Makepeace is committing itself to an extensive "baseline" survey of everything on the land. That will allow state regulators to judge how the overall development of the land is meeting objectives for "smart growth" and land preservation.

Development, said Makepeace CEO and President Michael P. Hogan, will seek to use a technique called "transfer of development rights" to preserve open space where it is most desirable in exchange for allowing more dense development where that is preferred.

Mr. Hogan said that in Plymouth, for example, development of some Makepeace land is resulting in more than 70 percent of the property remaining open space. Mr.
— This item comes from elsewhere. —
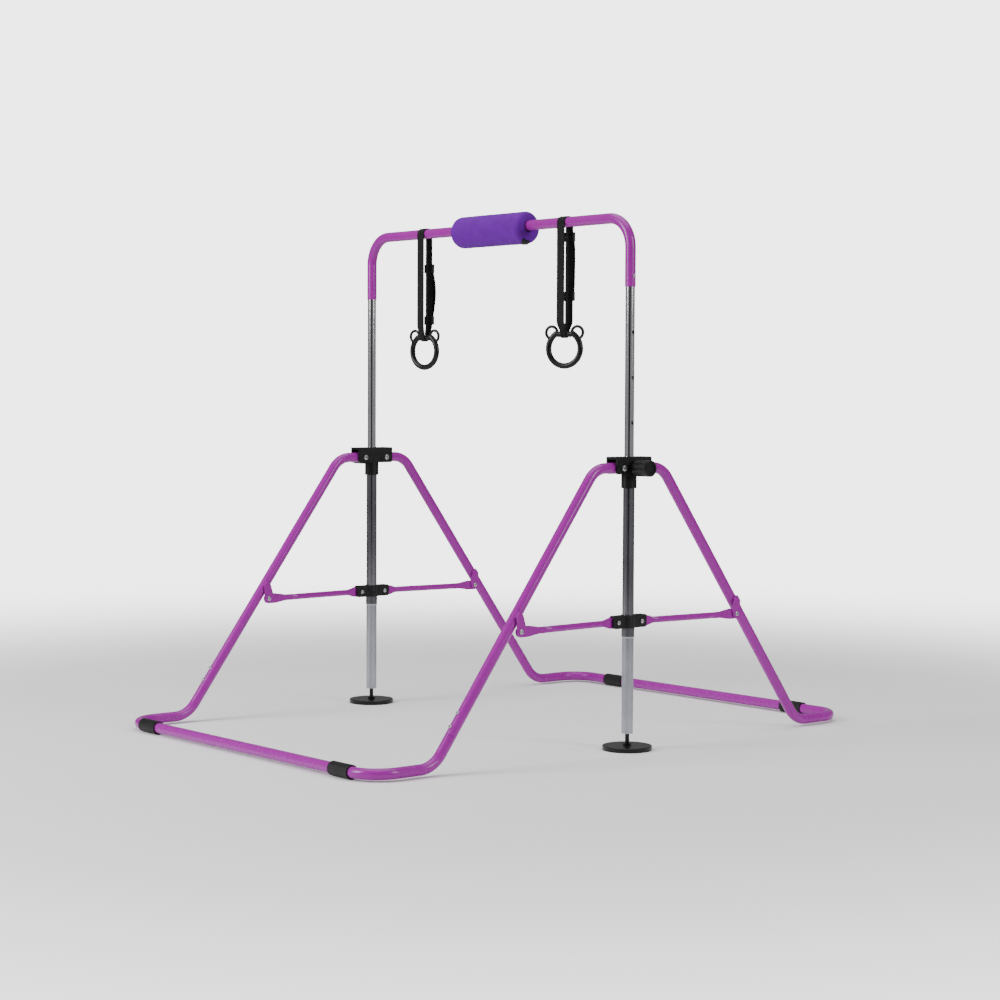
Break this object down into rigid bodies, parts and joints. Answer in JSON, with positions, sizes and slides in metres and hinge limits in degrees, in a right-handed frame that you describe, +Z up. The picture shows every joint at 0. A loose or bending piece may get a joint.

Keough said while the state has had the power to designate a Special Review Procedure for many years, in recent times only two other projects have been of such magnitude: the former South Weymouth Naval Air Station and the redevelopment of Fort Devens.

"This will require Makepeace to do more than the standard environmental review process, because this is a moving target," Mr. Keough said. "They don't know everything they want to do, but they want to do it within a general game plan."

The start will be the Tihonet Mixed Use Development Project, where the site includes the Makepeace headquarters as well as some of its best cranberry bogs, said Mr. Hogan.

The idea is to replicate a traditional New England village development that includes all sorts of uses, including commercial and industrial, condos and single-family homes, and recreation "guided by principles of smart growth, low-impact design and pedestrian-scaled development," in the description in Mr. Bowles' announcement.

Mr. Hogan said Makepeace's biggest business remains cranberries and that won't change — but that the company needs to develop some of its land "to meet our fiduciary responsibilities to the shareholders."

And without Makepeace in the cranberry growing business, he said, the remaining growers would find it hard to maintain the volume they need to justify the processing and bottling plants. Makepeace accounts for some 20 to 25 percent of the Massachusetts crop, he said, and is ramping up efficiency with a new system of computer-mapped and computer-controlled irrigation that cuts employee expenses and saves as much as a third of the water.

Apart from Plymouth, Makepeace has announced a handful of smaller development projects in recent months, involving a dozen or two homes in Tihonet South, and two projects in Carver.

But the company has been avoiding "build-out" under existing zoning, which would consume vast percentages of its land with single-family homes on large lots. The prospect of such sprawl has kept the many interested parties at the negotiating table for several years.

Early attempts to coordinate and rewrite the zoning and permitting in the three towns foundered, but Plymouth many years ago signed on to the concept of transferring development rights, which will be a key element in further plans.

After being adversaries at first, the company has also enlisted the support of many environmental groups and land trusts for its efforts to preserve agriculture and open space.

Mr. Bowles said that development will depend on market conditions, zoning changes and land use innovations.